Yeah, a little like the Harry Potter universe's Dementors.
Unlike these inexplicable beings, Cloak and Dagger both had a fairly fleshed out back story, with Dagger being an uptown girl whose parents never paid her any attention; and Cloak, whose speech impediment led to the death of his best friend. What also makes them special is their somewhat symbiotic relationship. Cloak's darkness was always held at bay by Dagger's light, in a very literal sense, as both became self-styled vigilantes who punished the criminals that experimented on them, before moving on to take down other criminals.
Seeing how I have such an interest in the crossover of horror and crime as genres, Cloak and Dagger would be something I'd jump at in a second. First thing I'd do would be to get rid of Dagger, just to see how I could handle Cloak's inevitable spiral into doom and gloom, with maybe a little redemption thrown in just before it all gets too much. Maybe.

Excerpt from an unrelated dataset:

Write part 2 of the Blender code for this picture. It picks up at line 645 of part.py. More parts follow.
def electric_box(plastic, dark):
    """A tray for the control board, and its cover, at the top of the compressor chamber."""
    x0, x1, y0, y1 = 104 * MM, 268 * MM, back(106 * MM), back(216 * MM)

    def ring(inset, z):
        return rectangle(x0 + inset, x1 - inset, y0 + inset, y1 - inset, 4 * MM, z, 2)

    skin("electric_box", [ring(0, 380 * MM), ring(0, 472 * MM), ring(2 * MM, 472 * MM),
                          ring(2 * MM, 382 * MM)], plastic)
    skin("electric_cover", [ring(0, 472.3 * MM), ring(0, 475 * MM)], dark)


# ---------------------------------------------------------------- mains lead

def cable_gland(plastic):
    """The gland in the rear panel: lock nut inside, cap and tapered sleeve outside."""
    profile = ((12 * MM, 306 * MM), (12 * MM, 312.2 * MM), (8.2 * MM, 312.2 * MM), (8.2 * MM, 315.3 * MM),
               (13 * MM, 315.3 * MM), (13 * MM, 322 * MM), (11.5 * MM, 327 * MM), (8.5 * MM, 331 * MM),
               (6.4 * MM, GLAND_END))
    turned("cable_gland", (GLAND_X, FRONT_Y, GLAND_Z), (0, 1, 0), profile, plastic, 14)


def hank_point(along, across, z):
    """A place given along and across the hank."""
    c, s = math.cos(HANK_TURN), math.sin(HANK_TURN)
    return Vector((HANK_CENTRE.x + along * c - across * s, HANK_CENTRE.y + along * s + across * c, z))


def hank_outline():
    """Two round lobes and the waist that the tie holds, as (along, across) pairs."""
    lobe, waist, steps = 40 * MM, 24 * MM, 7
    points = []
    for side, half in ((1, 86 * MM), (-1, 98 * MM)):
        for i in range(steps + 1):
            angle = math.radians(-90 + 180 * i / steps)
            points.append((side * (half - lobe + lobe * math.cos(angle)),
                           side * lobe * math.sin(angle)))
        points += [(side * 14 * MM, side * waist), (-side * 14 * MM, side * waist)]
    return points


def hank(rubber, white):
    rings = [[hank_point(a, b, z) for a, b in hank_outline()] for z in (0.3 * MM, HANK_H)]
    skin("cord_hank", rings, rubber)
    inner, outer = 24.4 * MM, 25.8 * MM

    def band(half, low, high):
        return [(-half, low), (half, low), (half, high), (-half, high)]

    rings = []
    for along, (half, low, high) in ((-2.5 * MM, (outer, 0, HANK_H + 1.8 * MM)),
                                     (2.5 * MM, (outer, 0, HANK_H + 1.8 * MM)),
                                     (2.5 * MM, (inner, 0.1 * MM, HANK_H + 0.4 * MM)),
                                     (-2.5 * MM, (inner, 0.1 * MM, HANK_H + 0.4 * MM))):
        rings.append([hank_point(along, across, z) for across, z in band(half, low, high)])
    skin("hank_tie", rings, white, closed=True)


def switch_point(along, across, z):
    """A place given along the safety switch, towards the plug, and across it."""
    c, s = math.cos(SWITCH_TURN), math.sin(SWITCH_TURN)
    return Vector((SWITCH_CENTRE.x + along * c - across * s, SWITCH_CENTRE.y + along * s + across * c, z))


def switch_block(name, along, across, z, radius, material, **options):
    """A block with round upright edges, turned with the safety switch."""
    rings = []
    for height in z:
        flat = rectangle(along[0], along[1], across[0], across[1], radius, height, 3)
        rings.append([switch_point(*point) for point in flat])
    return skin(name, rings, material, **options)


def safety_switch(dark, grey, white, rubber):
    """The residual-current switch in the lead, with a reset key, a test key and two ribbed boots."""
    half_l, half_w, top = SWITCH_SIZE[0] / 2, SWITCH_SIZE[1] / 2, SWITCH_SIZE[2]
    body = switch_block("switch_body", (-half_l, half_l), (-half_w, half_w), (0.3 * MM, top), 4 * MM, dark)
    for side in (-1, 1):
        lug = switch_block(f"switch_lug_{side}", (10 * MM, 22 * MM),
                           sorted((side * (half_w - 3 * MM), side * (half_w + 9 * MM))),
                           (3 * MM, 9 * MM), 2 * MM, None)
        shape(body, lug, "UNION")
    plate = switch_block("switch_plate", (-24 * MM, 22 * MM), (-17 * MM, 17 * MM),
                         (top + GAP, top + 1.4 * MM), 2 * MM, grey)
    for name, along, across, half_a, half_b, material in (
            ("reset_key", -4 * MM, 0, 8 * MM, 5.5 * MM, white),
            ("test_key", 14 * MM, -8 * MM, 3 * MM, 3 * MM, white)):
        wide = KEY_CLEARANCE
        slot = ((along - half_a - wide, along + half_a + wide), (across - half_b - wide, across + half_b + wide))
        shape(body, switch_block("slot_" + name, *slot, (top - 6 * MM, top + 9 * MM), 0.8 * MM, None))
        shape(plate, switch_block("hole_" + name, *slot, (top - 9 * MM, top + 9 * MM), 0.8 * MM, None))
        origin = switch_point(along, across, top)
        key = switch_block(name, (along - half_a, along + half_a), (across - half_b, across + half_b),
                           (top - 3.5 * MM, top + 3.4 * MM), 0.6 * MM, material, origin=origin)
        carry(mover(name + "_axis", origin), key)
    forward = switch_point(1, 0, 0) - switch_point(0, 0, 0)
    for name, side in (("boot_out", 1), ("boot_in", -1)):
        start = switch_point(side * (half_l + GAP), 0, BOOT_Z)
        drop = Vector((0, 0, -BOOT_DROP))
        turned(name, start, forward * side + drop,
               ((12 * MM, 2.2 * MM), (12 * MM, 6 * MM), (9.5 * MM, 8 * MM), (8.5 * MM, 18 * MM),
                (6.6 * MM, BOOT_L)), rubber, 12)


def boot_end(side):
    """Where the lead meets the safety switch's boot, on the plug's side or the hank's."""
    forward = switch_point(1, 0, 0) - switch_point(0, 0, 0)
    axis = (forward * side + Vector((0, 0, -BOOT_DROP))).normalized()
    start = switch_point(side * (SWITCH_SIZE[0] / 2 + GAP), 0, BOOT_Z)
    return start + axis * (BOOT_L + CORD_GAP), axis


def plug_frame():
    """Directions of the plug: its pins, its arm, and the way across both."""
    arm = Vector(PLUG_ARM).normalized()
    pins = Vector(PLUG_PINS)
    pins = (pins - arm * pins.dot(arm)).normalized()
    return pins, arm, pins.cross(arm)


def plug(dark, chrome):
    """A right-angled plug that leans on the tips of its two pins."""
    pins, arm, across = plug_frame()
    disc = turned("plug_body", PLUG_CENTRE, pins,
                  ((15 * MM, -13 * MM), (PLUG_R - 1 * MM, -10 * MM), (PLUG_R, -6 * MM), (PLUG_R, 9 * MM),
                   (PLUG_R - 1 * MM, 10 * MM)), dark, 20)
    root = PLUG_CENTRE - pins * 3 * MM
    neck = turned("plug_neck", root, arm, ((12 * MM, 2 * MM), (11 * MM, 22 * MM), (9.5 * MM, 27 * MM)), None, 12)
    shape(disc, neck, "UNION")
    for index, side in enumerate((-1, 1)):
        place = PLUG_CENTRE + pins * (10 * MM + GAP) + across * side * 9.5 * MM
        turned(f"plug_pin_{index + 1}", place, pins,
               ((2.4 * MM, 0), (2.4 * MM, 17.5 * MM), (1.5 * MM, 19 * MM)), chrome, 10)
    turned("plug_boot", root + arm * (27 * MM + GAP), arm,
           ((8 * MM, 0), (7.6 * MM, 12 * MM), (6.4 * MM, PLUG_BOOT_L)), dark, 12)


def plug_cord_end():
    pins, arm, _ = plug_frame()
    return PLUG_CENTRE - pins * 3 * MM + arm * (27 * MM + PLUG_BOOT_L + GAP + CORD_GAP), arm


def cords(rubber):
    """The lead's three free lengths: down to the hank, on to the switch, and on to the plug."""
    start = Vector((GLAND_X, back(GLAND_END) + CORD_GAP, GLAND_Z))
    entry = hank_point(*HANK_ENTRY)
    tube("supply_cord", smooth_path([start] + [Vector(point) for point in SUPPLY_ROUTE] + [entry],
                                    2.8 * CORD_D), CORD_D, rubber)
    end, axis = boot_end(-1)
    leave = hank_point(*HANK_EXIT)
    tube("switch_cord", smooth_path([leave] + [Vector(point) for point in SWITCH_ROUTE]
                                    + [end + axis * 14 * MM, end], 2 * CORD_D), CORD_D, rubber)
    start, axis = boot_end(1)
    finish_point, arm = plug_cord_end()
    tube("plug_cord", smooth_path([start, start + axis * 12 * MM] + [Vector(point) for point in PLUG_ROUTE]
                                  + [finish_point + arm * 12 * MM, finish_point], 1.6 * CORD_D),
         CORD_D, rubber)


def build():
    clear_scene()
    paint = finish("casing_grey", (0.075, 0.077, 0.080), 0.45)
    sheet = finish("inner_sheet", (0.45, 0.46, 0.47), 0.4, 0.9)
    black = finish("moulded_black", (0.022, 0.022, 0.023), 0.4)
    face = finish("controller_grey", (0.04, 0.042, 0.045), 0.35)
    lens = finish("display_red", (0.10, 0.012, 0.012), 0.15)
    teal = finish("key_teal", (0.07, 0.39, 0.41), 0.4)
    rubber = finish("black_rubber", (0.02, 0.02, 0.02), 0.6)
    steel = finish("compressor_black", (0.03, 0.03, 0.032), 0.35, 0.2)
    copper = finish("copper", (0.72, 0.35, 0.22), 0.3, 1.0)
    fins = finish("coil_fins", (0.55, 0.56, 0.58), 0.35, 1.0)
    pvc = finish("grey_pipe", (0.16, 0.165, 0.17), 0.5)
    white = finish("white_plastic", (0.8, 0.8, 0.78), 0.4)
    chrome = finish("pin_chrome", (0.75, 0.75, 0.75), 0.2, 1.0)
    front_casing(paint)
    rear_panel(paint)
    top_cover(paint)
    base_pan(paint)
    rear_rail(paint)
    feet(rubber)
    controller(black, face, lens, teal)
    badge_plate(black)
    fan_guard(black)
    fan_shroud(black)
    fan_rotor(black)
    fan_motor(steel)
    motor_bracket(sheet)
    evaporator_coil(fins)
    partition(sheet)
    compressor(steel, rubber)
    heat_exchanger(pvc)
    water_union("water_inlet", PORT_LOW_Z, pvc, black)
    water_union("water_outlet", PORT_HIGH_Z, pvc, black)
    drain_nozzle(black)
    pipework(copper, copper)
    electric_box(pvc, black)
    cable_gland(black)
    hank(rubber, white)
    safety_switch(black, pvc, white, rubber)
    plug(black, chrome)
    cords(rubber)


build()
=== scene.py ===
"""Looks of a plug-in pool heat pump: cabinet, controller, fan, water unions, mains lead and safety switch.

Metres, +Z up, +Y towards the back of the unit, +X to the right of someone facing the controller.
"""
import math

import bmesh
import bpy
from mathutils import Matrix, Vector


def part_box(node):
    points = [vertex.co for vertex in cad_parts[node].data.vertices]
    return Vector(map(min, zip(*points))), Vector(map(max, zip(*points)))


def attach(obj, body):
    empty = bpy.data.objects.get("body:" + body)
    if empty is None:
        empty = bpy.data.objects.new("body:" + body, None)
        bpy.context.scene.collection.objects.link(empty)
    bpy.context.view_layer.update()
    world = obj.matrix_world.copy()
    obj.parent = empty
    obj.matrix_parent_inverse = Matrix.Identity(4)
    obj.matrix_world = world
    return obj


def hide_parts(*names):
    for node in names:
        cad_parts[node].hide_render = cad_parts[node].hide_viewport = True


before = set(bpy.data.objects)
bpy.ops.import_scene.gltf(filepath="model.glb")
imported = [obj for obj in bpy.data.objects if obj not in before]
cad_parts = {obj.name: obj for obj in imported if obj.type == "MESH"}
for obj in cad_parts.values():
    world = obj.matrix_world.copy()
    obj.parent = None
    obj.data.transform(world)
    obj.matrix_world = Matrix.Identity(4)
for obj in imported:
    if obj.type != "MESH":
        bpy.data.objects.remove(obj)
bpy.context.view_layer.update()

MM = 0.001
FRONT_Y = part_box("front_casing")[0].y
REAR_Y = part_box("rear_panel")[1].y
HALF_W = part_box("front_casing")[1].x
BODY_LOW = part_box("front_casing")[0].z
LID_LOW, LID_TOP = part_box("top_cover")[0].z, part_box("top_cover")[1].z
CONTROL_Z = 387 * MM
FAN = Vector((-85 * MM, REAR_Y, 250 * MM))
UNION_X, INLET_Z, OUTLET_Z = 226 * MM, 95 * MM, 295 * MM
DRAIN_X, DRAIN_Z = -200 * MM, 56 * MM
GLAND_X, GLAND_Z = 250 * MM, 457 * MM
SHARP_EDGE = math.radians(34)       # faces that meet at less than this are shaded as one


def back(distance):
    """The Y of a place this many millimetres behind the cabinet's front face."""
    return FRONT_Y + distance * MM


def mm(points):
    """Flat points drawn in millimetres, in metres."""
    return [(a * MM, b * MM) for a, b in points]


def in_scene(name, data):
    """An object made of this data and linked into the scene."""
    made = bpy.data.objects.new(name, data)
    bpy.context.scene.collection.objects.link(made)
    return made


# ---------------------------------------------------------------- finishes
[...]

What I learned just now while looking up these old faves is that
Marvel is working on some new stories for these two, albeit in a limited series. I'm looking forward to seeing how they tackle it, and that means I'll be buying my first Marvel comics in almost two decades.
And what about me? I’d love to write a story for Eric Powell’s
The Goon. Or better yet, a one-shot about Willie Nagel, one of Goon’s supporting cast; he’s a small-time grifter who just happens to be a zombie. Or Frankie. The scary thing about Frankie is that Goon is his moral compass. Think about that shit.
I also want to write
Jonah Hex because Hex is such a badass and he’s one of the few comic book heroes uglier than me.

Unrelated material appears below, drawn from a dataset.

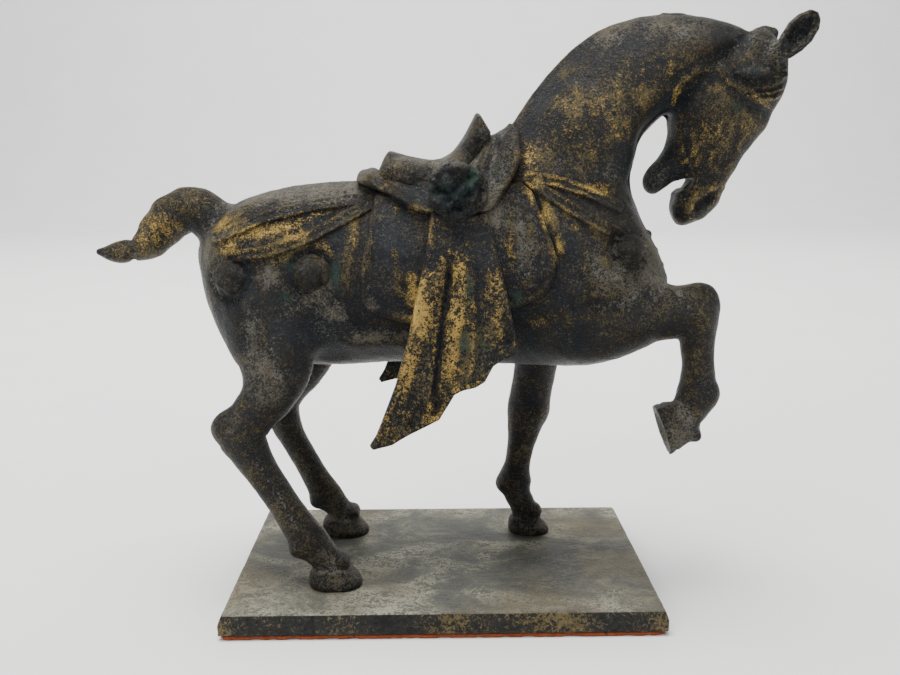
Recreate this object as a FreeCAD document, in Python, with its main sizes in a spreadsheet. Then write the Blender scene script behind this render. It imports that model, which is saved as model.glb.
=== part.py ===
import FreeCAD, Part
import math
import os

import Sketcher

# Prancing horse statuette: a hollow cast horse, joined from separate castings, on a screwed base plate.
#
# Frame: millimetres, +Z up, +X towards the head, origin at the centre of the underside of the felt.
# The horse's right side is at -Y. The right foreleg is raised; the other three hooves stand on the plate.
#
# Each casting is a loft through elliptical sections. A section is x, y, z, depth share, width share, tilt.
# It is square to the direction that the tilt gives in the XZ plane (0 is +X and 90 is +Z, in degrees), and
# its radii are shares of half the limb's own depth and width in the sheet.

V = FreeCAD.Vector
doc = FreeCAD.newDocument("HorseStatuette")
sheet = doc.addObject("Spreadsheet::Sheet", "Sizes")

DRIVING = {
    # base plate, felt and screws
    "plate_length": 128.4,
    "plate_width": 85.2,
    "plate_straight": 3.4,
    "plate_sloped": 2.6,
    "plate_slope": 21.0,
    "felt_length": 126.4,
    "felt_width": 83.2,
    "felt_thickness": 1.3,
    "screw_diameter": 3.0,
    "screw_length": 10.0,
    "screw_clearance": 3.4,
    "tapped_hole": 3.04,
    "screw_head_diameter": 5.6,
    "screw_head_height": 2.0,
    "counterbore_diameter": 6.4,
    "counterbore_depth": 2.5,
    "driver_slot_width": 0.8,
    "driver_slot_depth": 0.9,
    # castings: the full depth and width that the shares are taken from
    "wall": 2.6,
    "trunk_depth": 56.0,
    "trunk_width": 42.0,
    "neck_depth": 40.0,
    "neck_width": 25.0,
    "head_depth": 33.0,
    "head_width": 18.6,
    "jaw_depth": 9.0,
    "jaw_width": 8.4,
    "ear_depth": 9.0,
    "ear_width": 4.0,
    "foreleg_depth": 14.0,
    "foreleg_width": 11.2,
    "hind_leg_depth": 18.0,
    "hind_leg_width": 11.4,
    "tail_depth": 13.8,
    "tail_width": 12.4,
    # saddlery
    "seat_depth": 38.0,
    "seat_width": 24.0,
    "blanket_thickness": 3.0,
    "flap_thickness": 1.7,
    "cloth_thickness": 2.0,
    "knot_diameter": 17.6,
    "strap_width": 3.4,
    "strap_height": 0.9,
    "crupper_boss_diameter": 10.4,
    "breast_boss_diameter": 9.6,
}
for line, (alias, value) in enumerate(DRIVING.items(), start=1):
    sheet.set(f"A{line}", alias)
    sheet.set(f"B{line}", str(value))
    sheet.setAlias(f"B{line}", alias)
doc.recompute()


def size(alias):
    """The value of a cell, for a place that is worked out in this script."""
    return float(sheet.get(alias))


PLATE_BOTTOM = size("felt_thickness")
PLATE_TOP = PLATE_BOTTOM + size("plate_straight") + size("plate_sloped")
REACH = 300.0  # side of a tool that reaches past the whole horse
SEAM_ANGLE = math.radians(80)  # from the long axis of a section
RIGHT, LEFT = -1, 1  # the sign of Y on each side of the horse
SIDE_NAMES = {RIGHT: "right", LEFT: "left"}
finished = []


def finish(feature, label):
    """Names a sub-part and keeps it for export."""
    feature.Label = label
    finished.append(feature)
    return feature


# ---------------------------------------------------------------- sections of the castings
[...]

The Suicide Squad would be dark and nasty fun, too. Maybe some odd/obscure DC characters like Baron Winter, The Creeper,
The Losers or
Creature Commandos. And Batman, of course. He’s been my favorite character since I was just a little bastard. I want to replace Grant Morrison on
Batman. That’s not asking for much, is it? Give me Batman.
Mucho thanks to all the writers who played along. It was fun reading your answers. Except for Blackmoore’s. I feel dirty for liking his Buster Brown idea.